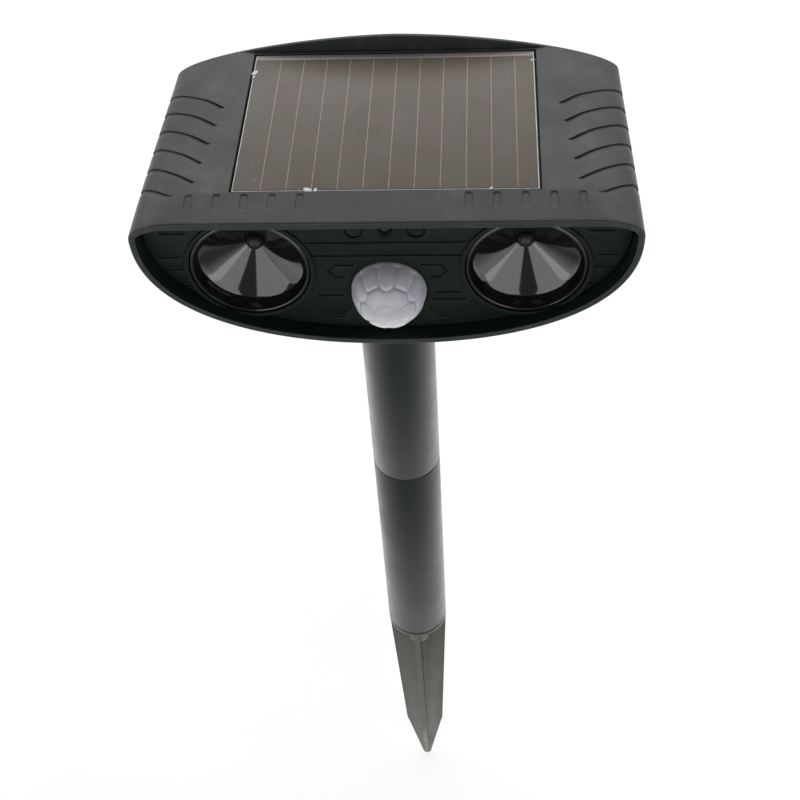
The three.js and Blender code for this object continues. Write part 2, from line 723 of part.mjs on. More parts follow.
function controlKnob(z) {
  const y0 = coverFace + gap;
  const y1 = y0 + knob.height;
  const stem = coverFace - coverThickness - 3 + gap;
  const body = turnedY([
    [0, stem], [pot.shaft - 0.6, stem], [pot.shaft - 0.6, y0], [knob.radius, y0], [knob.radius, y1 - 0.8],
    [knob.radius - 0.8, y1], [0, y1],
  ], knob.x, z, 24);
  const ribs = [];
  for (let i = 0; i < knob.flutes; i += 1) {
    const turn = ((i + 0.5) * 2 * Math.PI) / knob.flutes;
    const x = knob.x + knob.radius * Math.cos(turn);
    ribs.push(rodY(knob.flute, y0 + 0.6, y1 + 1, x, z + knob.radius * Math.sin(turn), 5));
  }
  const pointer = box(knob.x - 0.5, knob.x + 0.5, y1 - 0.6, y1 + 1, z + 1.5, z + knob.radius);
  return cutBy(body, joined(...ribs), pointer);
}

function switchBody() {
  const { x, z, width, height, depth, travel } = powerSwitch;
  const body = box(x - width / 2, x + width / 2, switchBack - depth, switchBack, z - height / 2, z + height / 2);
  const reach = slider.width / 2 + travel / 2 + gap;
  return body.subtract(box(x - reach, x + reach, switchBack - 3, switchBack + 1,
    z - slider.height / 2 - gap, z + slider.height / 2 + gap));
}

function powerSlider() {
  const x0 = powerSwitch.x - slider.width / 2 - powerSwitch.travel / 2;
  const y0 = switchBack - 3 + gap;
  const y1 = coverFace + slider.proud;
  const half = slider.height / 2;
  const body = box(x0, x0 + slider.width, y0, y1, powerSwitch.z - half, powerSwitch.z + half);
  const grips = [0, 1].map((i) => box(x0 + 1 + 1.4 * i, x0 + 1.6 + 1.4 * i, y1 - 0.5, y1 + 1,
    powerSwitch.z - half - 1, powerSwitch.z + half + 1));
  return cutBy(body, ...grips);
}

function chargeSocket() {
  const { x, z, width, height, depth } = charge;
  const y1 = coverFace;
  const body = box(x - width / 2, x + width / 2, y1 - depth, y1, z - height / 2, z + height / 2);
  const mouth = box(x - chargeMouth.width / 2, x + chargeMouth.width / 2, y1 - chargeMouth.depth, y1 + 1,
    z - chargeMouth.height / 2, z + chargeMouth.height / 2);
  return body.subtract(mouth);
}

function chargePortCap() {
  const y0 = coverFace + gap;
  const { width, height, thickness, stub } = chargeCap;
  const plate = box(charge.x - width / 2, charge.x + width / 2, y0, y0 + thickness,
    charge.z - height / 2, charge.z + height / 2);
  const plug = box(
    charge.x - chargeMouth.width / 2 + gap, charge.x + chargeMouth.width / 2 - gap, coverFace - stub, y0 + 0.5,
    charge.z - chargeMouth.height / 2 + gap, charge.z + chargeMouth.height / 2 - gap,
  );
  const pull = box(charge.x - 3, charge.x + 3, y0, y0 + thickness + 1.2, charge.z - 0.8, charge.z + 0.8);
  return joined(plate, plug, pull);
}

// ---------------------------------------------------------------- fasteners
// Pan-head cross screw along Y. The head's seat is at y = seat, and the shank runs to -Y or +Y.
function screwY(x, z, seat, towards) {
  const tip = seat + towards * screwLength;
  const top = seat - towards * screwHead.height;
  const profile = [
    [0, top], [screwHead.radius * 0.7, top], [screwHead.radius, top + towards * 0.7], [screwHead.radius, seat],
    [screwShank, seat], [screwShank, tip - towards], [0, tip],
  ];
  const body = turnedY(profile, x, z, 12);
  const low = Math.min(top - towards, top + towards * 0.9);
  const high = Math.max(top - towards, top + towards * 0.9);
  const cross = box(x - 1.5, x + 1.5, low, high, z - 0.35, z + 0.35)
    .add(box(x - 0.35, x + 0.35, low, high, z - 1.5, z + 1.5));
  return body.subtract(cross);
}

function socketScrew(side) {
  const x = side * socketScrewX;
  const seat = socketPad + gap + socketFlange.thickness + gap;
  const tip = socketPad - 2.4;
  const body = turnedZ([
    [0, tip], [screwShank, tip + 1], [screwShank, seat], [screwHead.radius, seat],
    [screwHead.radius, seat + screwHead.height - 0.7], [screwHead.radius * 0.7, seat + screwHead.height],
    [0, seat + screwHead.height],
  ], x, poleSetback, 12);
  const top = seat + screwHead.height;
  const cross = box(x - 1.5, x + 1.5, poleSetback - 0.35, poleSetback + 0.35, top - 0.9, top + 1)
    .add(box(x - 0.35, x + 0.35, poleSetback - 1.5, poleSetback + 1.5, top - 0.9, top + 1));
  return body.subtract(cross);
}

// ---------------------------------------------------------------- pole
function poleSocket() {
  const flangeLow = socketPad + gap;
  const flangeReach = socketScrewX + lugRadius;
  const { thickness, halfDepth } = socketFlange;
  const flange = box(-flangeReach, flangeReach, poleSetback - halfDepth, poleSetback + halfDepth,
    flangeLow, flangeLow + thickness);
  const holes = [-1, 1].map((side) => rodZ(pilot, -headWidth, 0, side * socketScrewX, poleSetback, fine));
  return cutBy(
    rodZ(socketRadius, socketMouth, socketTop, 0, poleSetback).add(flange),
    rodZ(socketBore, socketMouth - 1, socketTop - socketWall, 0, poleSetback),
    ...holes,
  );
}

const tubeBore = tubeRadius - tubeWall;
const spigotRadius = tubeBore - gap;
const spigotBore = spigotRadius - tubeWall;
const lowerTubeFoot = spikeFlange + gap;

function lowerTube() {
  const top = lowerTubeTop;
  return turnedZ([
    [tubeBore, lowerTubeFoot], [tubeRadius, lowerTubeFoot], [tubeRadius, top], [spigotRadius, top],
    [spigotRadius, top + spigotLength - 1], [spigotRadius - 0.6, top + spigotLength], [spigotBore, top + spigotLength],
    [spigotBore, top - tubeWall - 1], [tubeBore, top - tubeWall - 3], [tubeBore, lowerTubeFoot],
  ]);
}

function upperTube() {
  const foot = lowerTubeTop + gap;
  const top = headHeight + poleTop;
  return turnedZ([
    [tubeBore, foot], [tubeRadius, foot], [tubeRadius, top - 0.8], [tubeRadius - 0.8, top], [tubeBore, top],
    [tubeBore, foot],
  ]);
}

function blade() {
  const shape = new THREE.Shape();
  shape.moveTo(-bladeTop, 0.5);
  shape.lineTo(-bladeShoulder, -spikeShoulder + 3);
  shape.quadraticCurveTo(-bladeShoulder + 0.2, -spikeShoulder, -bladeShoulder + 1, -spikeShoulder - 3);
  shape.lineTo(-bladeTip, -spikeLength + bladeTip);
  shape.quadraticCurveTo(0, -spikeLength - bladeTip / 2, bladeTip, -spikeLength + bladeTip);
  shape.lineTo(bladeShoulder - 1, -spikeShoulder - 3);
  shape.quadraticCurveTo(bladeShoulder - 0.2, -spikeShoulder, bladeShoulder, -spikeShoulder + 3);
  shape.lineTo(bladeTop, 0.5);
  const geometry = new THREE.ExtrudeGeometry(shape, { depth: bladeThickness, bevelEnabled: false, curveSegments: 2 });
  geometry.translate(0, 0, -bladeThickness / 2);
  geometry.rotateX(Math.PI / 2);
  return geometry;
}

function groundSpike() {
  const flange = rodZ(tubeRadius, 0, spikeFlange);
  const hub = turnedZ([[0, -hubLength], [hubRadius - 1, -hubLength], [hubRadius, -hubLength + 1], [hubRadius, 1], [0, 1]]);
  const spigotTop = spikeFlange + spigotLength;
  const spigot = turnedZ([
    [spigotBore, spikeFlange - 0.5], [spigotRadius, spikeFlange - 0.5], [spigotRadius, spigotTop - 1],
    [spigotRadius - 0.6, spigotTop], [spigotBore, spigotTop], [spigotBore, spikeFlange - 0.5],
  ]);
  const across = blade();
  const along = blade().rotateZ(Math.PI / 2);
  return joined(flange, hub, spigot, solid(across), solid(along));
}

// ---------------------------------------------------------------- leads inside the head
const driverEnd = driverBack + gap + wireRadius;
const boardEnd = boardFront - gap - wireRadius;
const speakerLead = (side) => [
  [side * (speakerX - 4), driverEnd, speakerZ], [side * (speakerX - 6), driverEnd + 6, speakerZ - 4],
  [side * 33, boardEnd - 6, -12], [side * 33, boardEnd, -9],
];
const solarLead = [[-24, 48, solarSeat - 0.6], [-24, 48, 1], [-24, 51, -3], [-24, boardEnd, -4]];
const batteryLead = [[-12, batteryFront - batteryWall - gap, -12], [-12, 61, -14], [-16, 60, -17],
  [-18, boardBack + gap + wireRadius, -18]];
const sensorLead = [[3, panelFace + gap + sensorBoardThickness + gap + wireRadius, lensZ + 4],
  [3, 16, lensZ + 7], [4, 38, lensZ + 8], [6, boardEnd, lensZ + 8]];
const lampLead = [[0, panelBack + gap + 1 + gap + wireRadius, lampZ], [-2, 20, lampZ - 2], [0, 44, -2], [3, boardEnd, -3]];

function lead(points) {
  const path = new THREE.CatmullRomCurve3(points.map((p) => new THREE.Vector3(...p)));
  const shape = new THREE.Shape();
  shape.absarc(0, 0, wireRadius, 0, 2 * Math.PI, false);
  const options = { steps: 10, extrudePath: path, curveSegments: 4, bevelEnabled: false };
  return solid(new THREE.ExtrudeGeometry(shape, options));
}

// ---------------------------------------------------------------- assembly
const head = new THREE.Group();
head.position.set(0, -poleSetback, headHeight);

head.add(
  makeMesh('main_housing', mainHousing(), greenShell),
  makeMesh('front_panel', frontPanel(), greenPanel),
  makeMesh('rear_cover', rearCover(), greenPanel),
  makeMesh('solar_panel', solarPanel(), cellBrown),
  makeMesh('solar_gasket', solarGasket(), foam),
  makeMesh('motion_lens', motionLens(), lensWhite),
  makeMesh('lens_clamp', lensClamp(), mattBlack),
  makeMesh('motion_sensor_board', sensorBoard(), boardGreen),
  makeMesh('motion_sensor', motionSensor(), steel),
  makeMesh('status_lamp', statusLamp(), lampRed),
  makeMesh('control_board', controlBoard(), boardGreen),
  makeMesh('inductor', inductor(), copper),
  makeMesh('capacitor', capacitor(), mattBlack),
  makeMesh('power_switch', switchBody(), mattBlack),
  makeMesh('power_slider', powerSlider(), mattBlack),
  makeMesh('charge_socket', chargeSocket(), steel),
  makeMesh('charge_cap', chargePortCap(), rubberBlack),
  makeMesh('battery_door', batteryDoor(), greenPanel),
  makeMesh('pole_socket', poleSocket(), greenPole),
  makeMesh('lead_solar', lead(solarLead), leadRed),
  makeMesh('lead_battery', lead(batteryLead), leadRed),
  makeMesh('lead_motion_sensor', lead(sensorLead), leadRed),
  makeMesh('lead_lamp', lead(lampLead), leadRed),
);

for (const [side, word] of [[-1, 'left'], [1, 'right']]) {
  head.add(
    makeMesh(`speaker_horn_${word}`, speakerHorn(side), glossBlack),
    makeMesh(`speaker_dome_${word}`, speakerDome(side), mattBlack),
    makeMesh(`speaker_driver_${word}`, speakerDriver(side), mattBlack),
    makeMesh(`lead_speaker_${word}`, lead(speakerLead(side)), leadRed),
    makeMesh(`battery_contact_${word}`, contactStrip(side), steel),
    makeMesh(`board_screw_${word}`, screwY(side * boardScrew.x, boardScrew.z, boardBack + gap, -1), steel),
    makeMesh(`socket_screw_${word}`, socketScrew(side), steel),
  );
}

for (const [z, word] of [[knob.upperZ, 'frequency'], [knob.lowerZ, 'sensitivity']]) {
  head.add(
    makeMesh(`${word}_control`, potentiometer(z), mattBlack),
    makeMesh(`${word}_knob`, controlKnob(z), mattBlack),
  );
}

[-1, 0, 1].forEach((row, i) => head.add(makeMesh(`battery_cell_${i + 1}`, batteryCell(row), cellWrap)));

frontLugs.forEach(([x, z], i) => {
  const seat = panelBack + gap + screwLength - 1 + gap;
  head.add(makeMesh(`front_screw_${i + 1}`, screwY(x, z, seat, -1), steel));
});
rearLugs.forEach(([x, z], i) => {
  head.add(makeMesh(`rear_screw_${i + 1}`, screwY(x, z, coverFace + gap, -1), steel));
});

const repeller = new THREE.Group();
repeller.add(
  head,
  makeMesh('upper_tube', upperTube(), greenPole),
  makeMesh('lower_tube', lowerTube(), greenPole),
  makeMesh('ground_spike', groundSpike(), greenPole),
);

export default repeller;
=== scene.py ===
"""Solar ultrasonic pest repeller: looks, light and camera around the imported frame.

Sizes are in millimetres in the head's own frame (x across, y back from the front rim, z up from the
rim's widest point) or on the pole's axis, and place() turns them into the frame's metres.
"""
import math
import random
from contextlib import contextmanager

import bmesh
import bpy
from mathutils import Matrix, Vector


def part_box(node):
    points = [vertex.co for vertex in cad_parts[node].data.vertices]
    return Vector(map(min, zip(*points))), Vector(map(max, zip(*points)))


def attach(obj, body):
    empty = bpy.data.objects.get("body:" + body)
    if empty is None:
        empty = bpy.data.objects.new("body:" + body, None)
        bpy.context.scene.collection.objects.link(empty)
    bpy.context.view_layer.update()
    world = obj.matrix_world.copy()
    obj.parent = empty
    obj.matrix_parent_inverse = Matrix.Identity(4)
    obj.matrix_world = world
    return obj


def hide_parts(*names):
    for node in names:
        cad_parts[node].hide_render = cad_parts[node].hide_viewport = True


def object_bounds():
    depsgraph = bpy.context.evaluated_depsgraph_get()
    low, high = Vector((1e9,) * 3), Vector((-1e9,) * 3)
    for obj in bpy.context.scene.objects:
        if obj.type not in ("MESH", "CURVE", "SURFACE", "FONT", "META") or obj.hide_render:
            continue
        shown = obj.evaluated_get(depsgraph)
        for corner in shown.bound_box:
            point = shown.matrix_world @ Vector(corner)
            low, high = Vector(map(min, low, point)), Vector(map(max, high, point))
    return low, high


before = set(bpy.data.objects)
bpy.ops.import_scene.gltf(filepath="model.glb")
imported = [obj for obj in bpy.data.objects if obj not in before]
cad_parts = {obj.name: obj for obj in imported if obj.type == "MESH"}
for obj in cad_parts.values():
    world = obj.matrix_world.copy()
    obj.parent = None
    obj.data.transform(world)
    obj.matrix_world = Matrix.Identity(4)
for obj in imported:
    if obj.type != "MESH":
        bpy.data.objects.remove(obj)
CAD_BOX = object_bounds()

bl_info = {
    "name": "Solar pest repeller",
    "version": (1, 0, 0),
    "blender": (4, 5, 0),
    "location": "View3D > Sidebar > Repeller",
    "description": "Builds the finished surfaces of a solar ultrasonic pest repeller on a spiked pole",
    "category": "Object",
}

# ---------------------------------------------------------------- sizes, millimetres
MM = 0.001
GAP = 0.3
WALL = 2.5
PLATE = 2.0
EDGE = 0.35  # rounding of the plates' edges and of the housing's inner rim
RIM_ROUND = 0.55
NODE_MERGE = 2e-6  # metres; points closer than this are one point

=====

Retype precisely, and only, the span of lines that opens at the line containing "[-1, 0, 1].forEach((row, i)" and closes at the line containing "low, high = Vector((1e9,)", both inclusive.

[-1, 0, 1].forEach((row, i) => head.add(makeMesh(`battery_cell_${i + 1}`, batteryCell(row), cellWrap)));

frontLugs.forEach(([x, z], i) => {
  const seat = panelBack + gap + screwLength - 1 + gap;
  head.add(makeMesh(`front_screw_${i + 1}`, screwY(x, z, seat, -1), steel));
});
rearLugs.forEach(([x, z], i) => {
  head.add(makeMesh(`rear_screw_${i + 1}`, screwY(x, z, coverFace + gap, -1), steel));
});

const repeller = new THREE.Group();
repeller.add(
  head,
  makeMesh('upper_tube', upperTube(), greenPole),
  makeMesh('lower_tube', lowerTube(), greenPole),
  makeMesh('ground_spike', groundSpike(), greenPole),
);

export default repeller;
=== scene.py ===
"""Solar ultrasonic pest repeller: looks, light and camera around the imported frame.

Sizes are in millimetres in the head's own frame (x across, y back from the front rim, z up from the
rim's widest point) or on the pole's axis, and place() turns them into the frame's metres.
"""
import math
import random
from contextlib import contextmanager

import bmesh
import bpy
from mathutils import Matrix, Vector


def part_box(node):
    points = [vertex.co for vertex in cad_parts[node].data.vertices]
    return Vector(map(min, zip(*points))), Vector(map(max, zip(*points)))


def attach(obj, body):
    empty = bpy.data.objects.get("body:" + body)
    if empty is None:
        empty = bpy.data.objects.new("body:" + body, None)
        bpy.context.scene.collection.objects.link(empty)
    bpy.context.view_layer.update()
    world = obj.matrix_world.copy()
    obj.parent = empty
    obj.matrix_parent_inverse = Matrix.Identity(4)
    obj.matrix_world = world
    return obj


def hide_parts(*names):
    for node in names:
        cad_parts[node].hide_render = cad_parts[node].hide_viewport = True


def object_bounds():
    depsgraph = bpy.context.evaluated_depsgraph_get()
    low, high = Vector((1e9,) * 3), Vector((-1e9,) * 3)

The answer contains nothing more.